If u have version other than mentioned (or vendored variant like Hortonworks), certain APIs might be not working or have differences in implementation. If u plan to use certain API long-term, you might want to make sure its not in Alpha stage in documentation.
From PyPI
pip install yarn-api-client
From Anaconda (conda forge)
conda install -c conda-forge yarn-api-client
From source code
git clone https://github.com/toidi/hadoop-yarn-api-python-client.git
pushd hadoop-yarn-api-python-client
python setup.py install
popd
- First option - using
requests_kerberos
package
To avoid deployment issues on a non Kerberized environment, the requests_kerberos
dependency is optional and needs to be explicit installed in order to enable access
to YARN console protected by Kerberos/SPNEGO.
pip install requests_kerberos
From python code
from yarn_api_client.history_server import HistoryServer
from requests_kerberos import HTTPKerberosAuth
history_server = HistoryServer('https://127.0.0.2:5678', auth=HTTPKerberosAuth())
PS: You need to get valid kerberos ticket in systemwide kerberos cache before running your code, otherwise calls to kerberized environment won't go through (run kinit before proceeding to run code)
- Second option - using
gssapi
package
If you want to avoid using terminal calls, you have to perform SPNEGO handshake to retrieve ticket yourself. Full API documentation: https://pythongssapi.github.io/python-gssapi/latest/
- First way
bin/yarn_client --help
- Alternative way
python -m yarn_api_client --help
from yarn_api_client import ApplicationMaster, HistoryServer, NodeManager, ResourceManager
am = ApplicationMaster('https://127.0.0.2:5678')

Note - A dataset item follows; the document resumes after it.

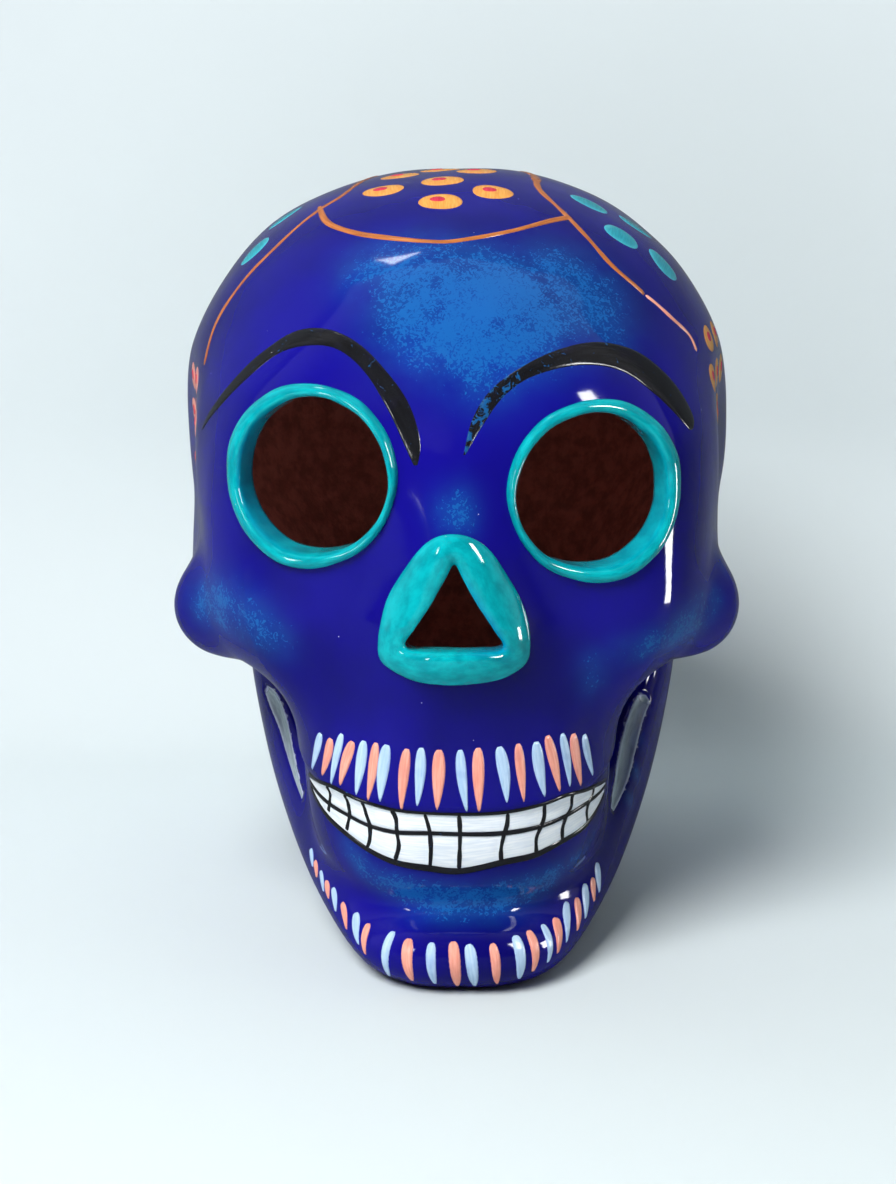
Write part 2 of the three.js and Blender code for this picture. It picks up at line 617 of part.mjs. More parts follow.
// Mouth: places on the muzzle at an angle from the front and a height from the bite line.
function mouthPoint(angleShare, heightAbove) {
  const angle = angleShare * MOUTH_HALF_ANGLE;
  const direction = vec(Math.sin(angle), -Math.cos(angle), -BITE_SLOPE * Math.cos(angle));
  const start = vec(0, -MUZZLE_FORWARD, biteRise(-MUZZLE_FORWARD) + heightAbove);
  return surfacePoint(start, direction, 0);
}

const upperHeight = (share) => UPPER_TOOTH_HEIGHT * (1 - UPPER_TAPER_SHARE * share ** UPPER_TAPER_POWER);
const lowerHeight = (share) => LOWER_TOOTH_HEIGHT * (1 - LOWER_TAPER_SHARE * share ** LOWER_TAPER_POWER);
const mouthShares = Array.from({ length: MOUTH_STEPS + 1 }, (_, i) => (2 * i) / MOUTH_STEPS - 1);

function toothBand(heightAt, side) {
  const biteEdge = mouthShares.map((share) => mouthPoint(share, side * CLEARANCE));
  const gumEdge = mouthShares.map((share) => mouthPoint(share, side * heightAt(share)));
  return firstLayer.intersect(stripCutter(biteEdge, gumEdge));
}

function mouthOutline() {
  const edgeHalf = () => MOUTH_EDGE_WIDTH / 2;
  const lineHalf = () => TOOTH_LINE_WIDTH / 2;
  const line = (heightAt) => mouthShares.map((share) => mouthPoint(share, heightAt(share)));
  let cutter = strokeCutter(line(() => 0), lineHalf)
    .add(strokeCutter(line(upperHeight), lineHalf))
    .add(strokeCutter(line((share) => -lowerHeight(share)), edgeHalf));
  for (const share of TOOTH_LINE_SHARES) {
    const middle = (upperHeight(share) - lowerHeight(share)) / 2;
    const heights = [upperHeight(share), middle, -lowerHeight(share)];
    cutter = cutter.add(strokeCutter(heights.map((height) => mouthPoint(share, height)), lineHalf));
  }
  for (const share of [-1, 1]) {
    const ends = [upperHeight(share), -lowerHeight(share)].map((height) => mouthPoint(share, height));
    cutter = cutter.add(strokeCutter(ends, lineHalf));
  }
  return secondLayer.intersect(cutter);
}

// Places on the face seen from the front, and on the crown seen from the skull's middle.
function facePoint(side, rise) {
  return surfacePoint(vec(side, -EYE_FORWARD + OVERRUN, rise), vec(0, -1, 0), 0);
}

function crownPoint([side, depth, rise]) {
  const half = vec(CRANIUM_WIDTH, CRANIUM_DEPTH, CRANIUM_HEIGHT).multiplyScalar(1 / 2);
  const aim = vec(side, depth, rise).multiply(half).add(vec(0, CRANIUM_BACK, CRANIUM_RISE));
  const direction = aim.sub(centre).normalize();
  return surfacePoint(centre, direction, 0);
}

function eyebrow(eye, shares) {
  const places = shares.map(([out, up]) => {
    const side = eyeSide(eye) + out * (out < 0 ? eyeSide(eye) : faceSide - eyeSide(eye));
    return facePoint(eye.side * side, eye.rise + (up * EYE_RIM_HEIGHT) / 2);
  });
  const widths = new THREE.CatmullRomCurve3(shares.map(([, , width]) => vec(width, 0, 0)));
  const halfWidth = (share) => (widths.getPoint(share).x * BROW_WIDTH) / 2;
  const cutter = strokeCutter(spread(places, STROKE_STEPS), halfWidth);
  return firstLayer.intersect(cutter).subtract(openings);
}

function crownLines() {
  const half = () => CROWN_LINE_WIDTH / 2;
  const strokes = [CROWN_ARC_SHARES, CROWN_RIGHT_LINE_SHARES, CROWN_LEFT_LINE_SHARES]
    .map((shares) => strokeCutter(spread(shares.map(crownPoint), STROKE_STEPS), half));
  return firstLayer.intersect(strokes[0].add(strokes[1]).add(strokes[2]));
}

function dot(shares, width) {
  const point = crownPoint(shares);
  const axis = point.clone().sub(centre).normalize();
  const across = vec(0, 1, 0).cross(axis).normalize();
  const ring = ovalRing(point, across, axis.clone().cross(across), width / 2, width / 2, DOT_SIDES);
  return firstLayer.intersect(loft([ring.map(inwards), ring.map(outwards)]));
}

// The clay pieces

const bodyShell = outerForm.subtract(cavity).intersect(aboveGround);
const faceShell = bodyShell
  .intersect(beforeSeam)
  .subtract(jawSpace(0))
  .subtract(openings)
  .subtract(slots);
const craniumBack = bodyShell.intersect(behindSeam);

// The bar keeps clear of the pressings behind it, and joins the tooth wall inside the jaw's space.
const pressings = clearForm.subtract(jawSpace(2 * CLEARANCE));
const lowerJaw = jawBar()
  .subtract(pressings)
  .add(outerForm.intersect(jawSpace(CLEARANCE)))
  .subtract(cavity)
  .intersect(aboveGround)
  .subtract(slots);

// Assembly

const skull = new THREE.Group();

function finish(color, roughness) {
  return new THREE.MeshStandardMaterial({ color, roughness, metalness: 0 });
}

function put(name, solid, color, roughness) {
  const mesh = new THREE.Mesh(geometryOf(solid), finish(color, roughness));
  mesh.name = name;
  skull.add(mesh);
}

const BLUE_GLAZE = 0x1a1196;
const TEAL_GLAZE = 0x00a5af;
const BLACK_ENAMEL = 0x1c1c1c;
const WHITE_ENAMEL = 0xf0f0f2;
const ORANGE_ENAMEL = 0xc87830;
const YELLOW_ENAMEL = 0xe6a546;
const TEAL_ENAMEL = 0x1e96aa;
const GLAZE_ROUGHNESS = 0.12;
const ENAMEL_ROUGHNESS = 0.2;

put('face_shell', faceShell, BLUE_GLAZE, GLAZE_ROUGHNESS);
put('cranium_back_shell', craniumBack, BLUE_GLAZE, GLAZE_ROUGHNESS);
put('lower_jaw', lowerJaw, BLUE_GLAZE, GLAZE_ROUGHNESS);
const leftEyeRim = rim(leftEyeFrame, eyeOutline(leftEye), eyeOpening(leftEye));
const rightEyeRim = rim(rightEyeFrame, eyeOutline(rightEye), eyeOpening(rightEye));
put('left_eye_rim', leftEyeRim, TEAL_GLAZE, GLAZE_ROUGHNESS);
put('right_eye_rim', rightEyeRim, TEAL_GLAZE, GLAZE_ROUGHNESS);
put('nose_rim', rim(noseFrame, noseOutline, noseOpening), TEAL_GLAZE, GLAZE_ROUGHNESS);
put('left_eyebrow', eyebrow(leftEye, LEFT_BROW_SHARES), BLACK_ENAMEL, ENAMEL_ROUGHNESS);
put('right_eyebrow', eyebrow(rightEye, RIGHT_BROW_SHARES), BLACK_ENAMEL, ENAMEL_ROUGHNESS);
put('upper_teeth', toothBand(upperHeight, 1), WHITE_ENAMEL, ENAMEL_ROUGHNESS);
put('lower_teeth', toothBand(lowerHeight, -1), WHITE_ENAMEL, ENAMEL_ROUGHNESS);
put('mouth_outline', mouthOutline(), BLACK_ENAMEL, ENAMEL_ROUGHNESS);
put('crown_lines', crownLines(), ORANGE_ENAMEL, ENAMEL_ROUGHNESS);
FLOWER_DOT_SHARES.forEach((shares, i) =>
  put(`flower_dot_${i + 1}`, dot(shares, CROWN_DOT_WIDTH), YELLOW_ENAMEL, ENAMEL_ROUGHNESS));
TEAL_DOT_SHARES.forEach((shares, i) =>
  put(`teal_dot_${i + 1}`, dot(shares, TEAL_DOT_WIDTH), TEAL_ENAMEL, ENAMEL_ROUGHNESS));

export default skull;
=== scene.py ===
"""Dresses the hollow clay skull: glaze, clay rims, teeth and every brush stroke.

Lengths are in millimetres, as in the solids, and become metres where a mesh is made.
Pixels are those of the photograph, 896 by 1184.
"""

import math

import bpy
import numpy as np
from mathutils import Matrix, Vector


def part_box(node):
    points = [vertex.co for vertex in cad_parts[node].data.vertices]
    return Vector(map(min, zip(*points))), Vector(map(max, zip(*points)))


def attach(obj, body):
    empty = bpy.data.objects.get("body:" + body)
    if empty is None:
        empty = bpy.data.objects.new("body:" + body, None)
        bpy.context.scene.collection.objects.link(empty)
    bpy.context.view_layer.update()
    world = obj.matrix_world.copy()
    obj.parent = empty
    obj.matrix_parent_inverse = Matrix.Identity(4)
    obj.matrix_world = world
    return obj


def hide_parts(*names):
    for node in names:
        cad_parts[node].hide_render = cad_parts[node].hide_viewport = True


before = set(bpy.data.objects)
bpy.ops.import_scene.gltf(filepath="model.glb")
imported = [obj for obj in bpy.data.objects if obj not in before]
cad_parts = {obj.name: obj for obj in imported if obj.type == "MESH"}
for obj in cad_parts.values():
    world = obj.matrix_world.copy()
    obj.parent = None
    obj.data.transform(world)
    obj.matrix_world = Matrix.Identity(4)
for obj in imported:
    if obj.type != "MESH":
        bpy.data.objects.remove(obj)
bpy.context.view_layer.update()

METRES = 0.001

# Camera
PHOTO_SIZE = np.array([896.0, 1184.0])
CAMERA_ELEVATION = math.radians(12)
CAMERA_DISTANCE = 560
LENS = 70
SENSOR = 36
AIM_HEIGHT = 90
AIM_PIXEL = np.array([456.5, 520.0])

# Forms of the skull: sizes, places and roundness
CRANIUM_SIZES = (131, 164, 120)
CRANIUM_MIDDLE = (0, 7, 114)
NECK_SIZES = (92, 108, 128)
NECK_MIDDLE = (0, 26, 50)
TEMPLE_SIZES = (34, 52, 52)
TEMPLE_MIDDLE = (78, -24, 112)
FACE_SIZES = (113, 90, 86)
FACE_MIDDLE = (0, -34, 103)
MUZZLE_SIZES = (72, 77, 92)
MUZZLE_MIDDLE = (0, -45, 48)
CRANIUM_POWER = 2.2
NECK_POWER = 2.1
TEMPLE_POWER = 2
FACE_POWER = 2.6
MUZZLE_POWER = 2.3
CHEEK_INNER = (34, -56, 79)
CHEEK_TIP = (53, -36, 77)
CHEEK_END = (56, 0, 86)
CHEEK_RADII = (14, 9.5, 6)
NASAL_TOP = (0, -74, 114)
NASAL_FOOT = (0, -76, 82)
NASAL_RADII = (7, 13)
NECK_BLEND = 16
TEMPLE_BLEND = 10
FACE_BLEND = 10
CHEEK_BLEND = 12
CHEEK_BAR_BLEND = 8
MUZZLE_BLEND = 16
JAW_BLEND = 6
LIP_STEP = 1.2
LIP_ROUNDING = 3.4
WALL = 5.5
FOOT_ROUNDING = 1.6
SEAM_BACK = 7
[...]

app_information = am.application_information('application_id')
1.0.1 Release
- Passes the authorization instance to the Active RM check
- Establishes a new (working) documentation site in readthedocs.io: yarn-api-client-python.readthedocs.io
- Adds more python version (3.7 and 3.8) to test matrix and removes 2.6.
1.0.0 Release
- Major cleanup of API.
- Address/port parameters have been replaced with complete endpoints (includes scheme [e.g., http or https]).
- ResourceManager has been updated to take a list of endpoints for improved HA support.
- ResourceManager, ApplicationMaster, HistoryServer and NodeManager have been updated with methods corresponding to the latest REST API.
- pytest support on Windows has been provided.
- Documentation has been updated.
NOTE: Applications using APIs relative to releases prior to 1.0 should pin their dependency on yarn-api-client to less than 1.0 and are encouraged to update to 1.0 as soon as possible.
0.3.7 Release
- Honor configured HTTP Policy when no address is provided - enabling using of HTTPS in these cases.
0.3.6 Release
- Extend ResourceManager to allow applications to determine resource availability prior to submission.
0.3.5 Release
- Hotfix release to fix internal signature mismatch
0.3.4 Release
- More flexible support for discovering Hadoop configuration including multiple Resource Managers when HA is configured
- Properly support YARN post response codes
0.3.3 Release
- Properly set Content-Type in PUT requests
- Check for HADOOP_CONF_DIR env variable
0.3.2 Release
- Make Kerberos/SPNEGO dependency optional
0.3.1 Release
- Fix cluster_application_kill API
0.3.0 Release
- Add support for YARN endpoints protected by Kerberos/SPNEGO
- Moved to
requests
package for REST API invocation - Remove
http_con
property, as connections are now managed byrequests
package
0.2.5 Release
- Fixed History REST API
0.2.4 Release
- Added compatibility with HA enabled Resource Manager